Wren ultimately devised this remarkable panorama, seen more clearly in the Wikipedia article here:
The Chapel of St. Peter and St. Paul is a lovely English Baroque space for both worship and music. We were lucky enough to visit during a rehearsal by some students from the Trinity College of Music, also located in Greenwich. The acoustics were lovely, as was the chance to sit down for five minutes. Traveling ain't always as glamorous as it looks.
And now on to Criterion (iv), the one about the Royal Naval Observatory. Before coming here, I knew Greenwich more as the home of Greenwich Mean Time than the home of anything else. (It also is the home of Meantime Beer, which is outstanding).
The solution, devised by clockmaker John Harrison in the mid-1700s, was a clock that worked at sea. If you had three pieces of information - time at your home port (as shown by the clock), the longitude of your home port (previously calculated), and the time where you were (set by noon, the sun's peak in the sky), you could then calculate your longitude mathematically. This represented a colossal breakthrough in navigation, and also in the art of crafting timepieces, since Harrison couldn't use wood (warped by humidity) or weights (rolling at sea) in his oceangoing clocks. The series of clocks he made are on display at the observatory.
The Greenwich Time Ball on top of the observatory here is raised and dropped at 1 PM every day, a holdover from Ye Olden Times as a way to signal the time to ships in the harbor (harbour!), therefore allowing them to set their clocks for navigation. Edinburgh has its own equivalent - a ball on Calton Hill and Edinburgh Castle's One o'Clock Gun, presumably because Edinburgh weather does not always allow you to see the hilltop.
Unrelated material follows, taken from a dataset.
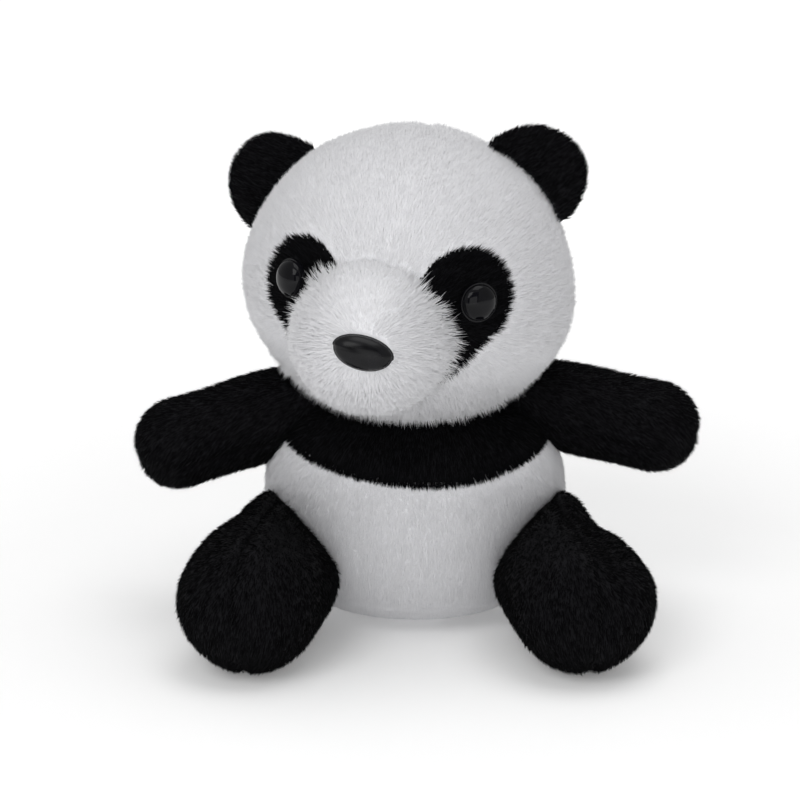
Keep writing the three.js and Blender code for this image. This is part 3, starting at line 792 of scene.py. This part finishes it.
def is_rear(side):
    def test(points):
        behind = (points[:, 1] >= SIDE_SEAM) & (points[:, 0] * SIDES[side] >= 0)
        return (above_band(points) <= 0) & behind & ~is_seat(points)

    return test


def torso_pile(name, test, per_mm2, length, shades):
    roots, normals = scatter(torso_skin, test, per_mm2)
    clear = np.linalg.norm(roots - HEAD_AT, axis=1) > NECK_BALL + 1.7 * MM
    roots, normals = roots[clear], normals[clear]
    flow = np.tile([0.0, 0.0, -1.0], (len(roots), 1))
    low = smooth(roots[:, 2], 3 * MM, 14 * MM)
    border = 1 - smooth(np.abs(above_band(roots)), 0, 4 * MM)
    long = length * (0.45 + 0.55 * low) * (1 - 0.2 * border)
    slant = 1.1 - 0.4 * (1 - low)
    tufty = 0.07 + 0.09 * border[:, None]
    made = pile(name, roots, normals, flow, long, slant, shades, tufty=tufty)
    # The pile is pressed flat where the toy sits on it.
    press_on_floor(made)
    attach(made, "torso")


def press_on_floor(made):
    count = len(made.data.vertices)
    co = np.zeros(count * 3, np.float32)
    made.data.vertices.foreach_get("co", co)
    co = co.reshape(-1, 3)
    co[:, 2] = np.maximum(co[:, 2], 0.02 * MM)
    made.data.vertices.foreach_set("co", co.ravel())
    made.data.update()


def build_torso():
    cuts = [
        ("chest_band_skin", is_chest, BLACK_BACKING, "black_plush", ["chest_band", "torso_stuffing"]),
        ("shoulder_band_skin", is_shoulders, BLACK_BACKING, "black_plush", ["shoulder_band"]),
        ("belly_skin", is_belly, WHITE_BACKING, "white_plush", ["belly_panel"]),
        ("back_skin_left", is_rear("left"), WHITE_BACKING, "white_plush", ["back_panel_left"]),
        ("back_skin_right", is_rear("right"), WHITE_BACKING, "white_plush", ["back_panel_right"]),
        ("seat_skin", is_seat, WHITE_BACKING, "white_plush", ["seat_panel"]),
    ]
    for name, test, look, slot, stands_for in cuts:
        made = panel(name, torso_skin, test, look)
        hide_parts(*stands_for)
        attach(made, "torso")
    torso_pile("chest_band_pile", is_chest, 9.0, 2.8 * MM, BLACK_PILE)
    torso_pile("shoulder_band_pile", is_shoulders, 7.0, 2.8 * MM, BLACK_PILE)
    # Along its lower edge the band's pile is thick enough to hide where the black cloth ends.
    torso_pile("chest_fringe", edge_of(is_chest), 26.0, 2.6 * MM, BLACK_PILE)
    torso_pile("shoulder_fringe", edge_of(is_shoulders), 16.0, 2.6 * MM, BLACK_PILE)
    torso_pile("belly_pile", is_belly, 10.0, 2.5 * MM, WHITE_PILE)
    for side in SIDES:
        torso_pile(f"rear_pile_{side}", is_rear(side), 6.0, 2.5 * MM, WHITE_PILE)


# ---------------------------------------------------------------- limbs and ears

ARM = {"root": 11.6, "radius": 12.6, "full_at": 18, "length": 43, "flatness": 0.86, "peak": 0.0, "dent": 0.0}
ARM_DROOP = {"left": 9, "right": 14}
ARM_FORWARD = 14
ARM_SEAM = 25
LEG = {"root": 15.2, "radius": 18.6, "full_at": 22, "length": 55, "flatness": 1, "peak": 0.5}
LEG_DENT = {"left": 1.0, "right": 0.3}
LEG_SPLAY = 13
LEG_SEAM = -90
PEAK_OUT = 7 * MM
HOLLOW = {"deep": 0.36, "easing": 0.16, "turned": 50, "drift": 16, "spread": 26}
LEG_DROP = math.degrees(math.asin(20 / math.hypot(37, 17.5)) - math.atan2(17.5, 37))


def limb_form(limb, seam_roll, inset, outward):
    """A limb along +X from its joint: a narrow root, a full end, and a seam along its length."""
    root, radius, full_at, length = [limb[k] * MM for k in ("root", "radius", "full_at", "length")]
    end_at = length - radius

    def form(directions):
        t = np.arccos(np.clip(-directions[:, 0], -1, 1)) / np.pi
        # Outline of the limb as radius against distance, evenly spaced along its length.
        x = np.linspace(-root, length, 600)
        swell = np.sin(np.clip(x / full_at, 0, 1) * np.pi / 2)
        r = np.where(x < 0, np.sqrt(np.maximum(root**2 - x**2, 0)), root + (radius - root) * swell)
        beyond = np.maximum(x - end_at, 0)
        r = np.where(x > end_at, np.sqrt(np.maximum(radius**2 - beyond**2, 0)), r)
        r[0] = r[-1] = 0
        run = np.concatenate([[0], np.cumsum(np.hypot(np.diff(x), np.diff(r)))])
        at = t * run[-1]
        far, wide = np.interp(at, run, x), np.interp(at, run, r)
        around = unit(directions[:, 1:] + 1e-9)
        flat = 1 + (limb["flatness"] - 1) * smooth(far, root * 0.5, full_at)
        p = np.stack([far, around[:, 0] * wide * flat, around[:, 1] * wide], 1)
        none = np.zeros_like(far)
        out = unit(p - np.stack([np.clip(far, 0, end_at), none, none], 1))
        # A thigh comes to a peak where it is sewn on, high on the body's side.
        peak = limb["peak"] * (1 - smooth(far, 0, full_at * 1.3)) * smooth(p[:, 2], -4 * MM, root)
        p[:, 1] = p[:, 1] * (1 - peak) + outward * PEAK_OUT * peak
        # The stuffing leaves a hollow high on the thigh's outer side.
        turned = np.degrees(np.arctan2(p[:, 2], outward * p[:, 1]))
        along = smooth(far, 0, full_at)
        depth = HOLLOW["deep"] * smooth(far, 4 * MM, 17 * MM) - HOLLOW["easing"] * along
        depth = limb["dent"] * np.maximum(0, depth)
        away = (turned - HOLLOW["turned"] - HOLLOW["drift"] * along) / HOLLOW["spread"]
        p[:, 1:] *= (1 - depth * np.exp(-(away**2)))[:, None]
        roll = math.radians(seam_roll)
        off = -p[:, 1] * math.sin(roll) + p[:, 2] * math.cos(roll)
        seam = np.exp(-((off / (1.5 * MM)) ** 2)) * smooth(far, -2 * MM, 6 * MM)
        lumps = waves(p, 20 * MM, 9 + int(length / MM)) * 0.35 * MM
        return p + out * (lumps - inset - 0.8 * MM * seam)[:, None]

    return form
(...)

The Greenwich Meridian, also known as the Prime Meridian, is the officially designated line for 0 degrees longitude, which means it divides the Western and Eastern Hemispheres. It's like the Equator but going up and down instead of around the middle. Unlike the Equator, it's completely arbitrary. The Equator is astronomically and geologically defined: it marks the location on the earth's surface when the sun is directly overhead at noon on the solstices. It also marks the spot at which every day, regardless of the season, has the same amount of daylight (on Earth, roughly 12 hours. I, by contrast, live in Scotland, where last winter's December solstice featured a soul-destroying six hours and fifty-seven minutes of daylight and the upcoming June solstice will probably be around seventeen hours and thirty-five minutes long. As I write this post, it's 10:21 PM and light enough to read a book outside. It's a weird place, Scotland.)
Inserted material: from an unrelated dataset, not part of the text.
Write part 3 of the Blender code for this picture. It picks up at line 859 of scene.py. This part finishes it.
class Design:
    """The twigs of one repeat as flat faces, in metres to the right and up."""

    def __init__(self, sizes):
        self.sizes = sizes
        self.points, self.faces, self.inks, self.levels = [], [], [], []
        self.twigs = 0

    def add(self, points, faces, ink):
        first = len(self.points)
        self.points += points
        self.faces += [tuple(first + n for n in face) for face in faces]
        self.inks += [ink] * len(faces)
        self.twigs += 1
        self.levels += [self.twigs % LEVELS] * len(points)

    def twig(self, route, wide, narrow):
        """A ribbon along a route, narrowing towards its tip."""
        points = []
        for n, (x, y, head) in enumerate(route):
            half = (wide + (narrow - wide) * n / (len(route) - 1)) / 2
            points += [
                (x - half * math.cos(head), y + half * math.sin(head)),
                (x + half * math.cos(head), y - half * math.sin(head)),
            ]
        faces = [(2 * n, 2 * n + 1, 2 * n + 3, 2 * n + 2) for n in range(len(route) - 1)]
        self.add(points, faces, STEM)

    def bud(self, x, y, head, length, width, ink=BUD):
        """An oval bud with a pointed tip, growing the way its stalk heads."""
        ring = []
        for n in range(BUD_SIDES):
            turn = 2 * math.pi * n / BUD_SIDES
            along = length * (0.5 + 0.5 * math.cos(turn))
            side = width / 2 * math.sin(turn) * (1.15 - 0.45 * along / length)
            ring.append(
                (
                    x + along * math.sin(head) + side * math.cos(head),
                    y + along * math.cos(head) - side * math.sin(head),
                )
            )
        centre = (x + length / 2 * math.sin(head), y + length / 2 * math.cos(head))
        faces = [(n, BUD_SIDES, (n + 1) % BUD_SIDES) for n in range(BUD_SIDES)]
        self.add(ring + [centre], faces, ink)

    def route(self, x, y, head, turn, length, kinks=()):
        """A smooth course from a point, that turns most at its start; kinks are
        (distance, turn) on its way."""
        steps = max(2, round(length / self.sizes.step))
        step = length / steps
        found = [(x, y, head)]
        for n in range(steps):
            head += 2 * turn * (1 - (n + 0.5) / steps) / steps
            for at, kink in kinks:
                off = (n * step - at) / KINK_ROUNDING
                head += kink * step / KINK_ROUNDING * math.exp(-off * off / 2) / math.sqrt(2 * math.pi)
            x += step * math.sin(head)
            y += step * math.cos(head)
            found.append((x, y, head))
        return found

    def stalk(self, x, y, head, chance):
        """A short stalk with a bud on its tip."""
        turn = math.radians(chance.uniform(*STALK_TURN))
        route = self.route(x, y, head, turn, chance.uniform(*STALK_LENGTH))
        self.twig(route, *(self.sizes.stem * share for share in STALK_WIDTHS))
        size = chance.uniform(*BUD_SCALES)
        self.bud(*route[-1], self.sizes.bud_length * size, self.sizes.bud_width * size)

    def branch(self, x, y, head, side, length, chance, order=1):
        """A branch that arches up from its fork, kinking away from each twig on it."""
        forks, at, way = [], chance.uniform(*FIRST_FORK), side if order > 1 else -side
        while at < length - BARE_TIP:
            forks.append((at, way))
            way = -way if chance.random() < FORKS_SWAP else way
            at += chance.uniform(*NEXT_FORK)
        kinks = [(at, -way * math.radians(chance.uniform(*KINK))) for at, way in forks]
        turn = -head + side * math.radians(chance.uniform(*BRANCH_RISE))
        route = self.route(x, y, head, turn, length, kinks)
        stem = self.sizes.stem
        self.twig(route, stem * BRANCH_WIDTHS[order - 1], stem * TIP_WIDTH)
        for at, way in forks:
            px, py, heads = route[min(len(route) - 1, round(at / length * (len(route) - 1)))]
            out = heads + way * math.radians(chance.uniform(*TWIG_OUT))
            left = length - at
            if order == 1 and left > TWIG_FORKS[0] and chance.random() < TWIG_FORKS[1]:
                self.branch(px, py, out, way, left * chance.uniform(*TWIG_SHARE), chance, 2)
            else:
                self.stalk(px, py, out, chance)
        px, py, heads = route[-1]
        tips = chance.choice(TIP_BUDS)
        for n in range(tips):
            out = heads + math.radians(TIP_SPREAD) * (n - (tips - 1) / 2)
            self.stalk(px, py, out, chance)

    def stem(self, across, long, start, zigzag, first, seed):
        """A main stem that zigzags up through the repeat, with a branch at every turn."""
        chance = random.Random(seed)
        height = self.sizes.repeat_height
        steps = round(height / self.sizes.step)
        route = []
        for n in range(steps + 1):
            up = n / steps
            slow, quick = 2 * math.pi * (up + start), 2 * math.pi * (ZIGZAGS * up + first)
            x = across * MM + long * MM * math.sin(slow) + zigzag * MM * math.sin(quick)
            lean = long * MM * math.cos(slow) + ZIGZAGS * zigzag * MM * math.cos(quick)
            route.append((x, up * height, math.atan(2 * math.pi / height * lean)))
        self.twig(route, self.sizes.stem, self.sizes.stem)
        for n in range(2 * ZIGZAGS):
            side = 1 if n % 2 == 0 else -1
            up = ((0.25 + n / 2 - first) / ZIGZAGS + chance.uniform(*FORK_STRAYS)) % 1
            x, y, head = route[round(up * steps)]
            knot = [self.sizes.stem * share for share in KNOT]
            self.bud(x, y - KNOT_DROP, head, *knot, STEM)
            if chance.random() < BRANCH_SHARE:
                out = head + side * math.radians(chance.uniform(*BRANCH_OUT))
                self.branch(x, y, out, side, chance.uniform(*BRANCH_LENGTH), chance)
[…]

Anyway, unlike the equator, which has to be where it is, the Prime Meridian could be located anywhere. Beijing. Hoboken. Your house. There was, in fact, a time when other Prime Meridians were in use, most particularly the Paris Meridian by the rival French. But in 1884, when it was put to a vote, Greenwich won by a vote of 22-1. (France abstained). This is primarily due to the fact that just as Britain's navy dominated the seas, Britain's mapmakers dominated cartography, and most people had just become used to calculating their longitude from a British map using a Greenwich meridian. America's choice of Greenwich as the starting point for its domestic time zones, and therefore also for its maps, probably didn't hurt, either. Oh, France - have we always been a thorn in your side? I hope the answer is yes.
So here you have them, folks, a large part of the reason I went to Greenwich and definitely all of the reason I schlepped up the huge hill to the observatory: Photos at the Prime Meridian!
Justin doesn't know which way to go:
So that's Greewinch. Hope you enjoyed!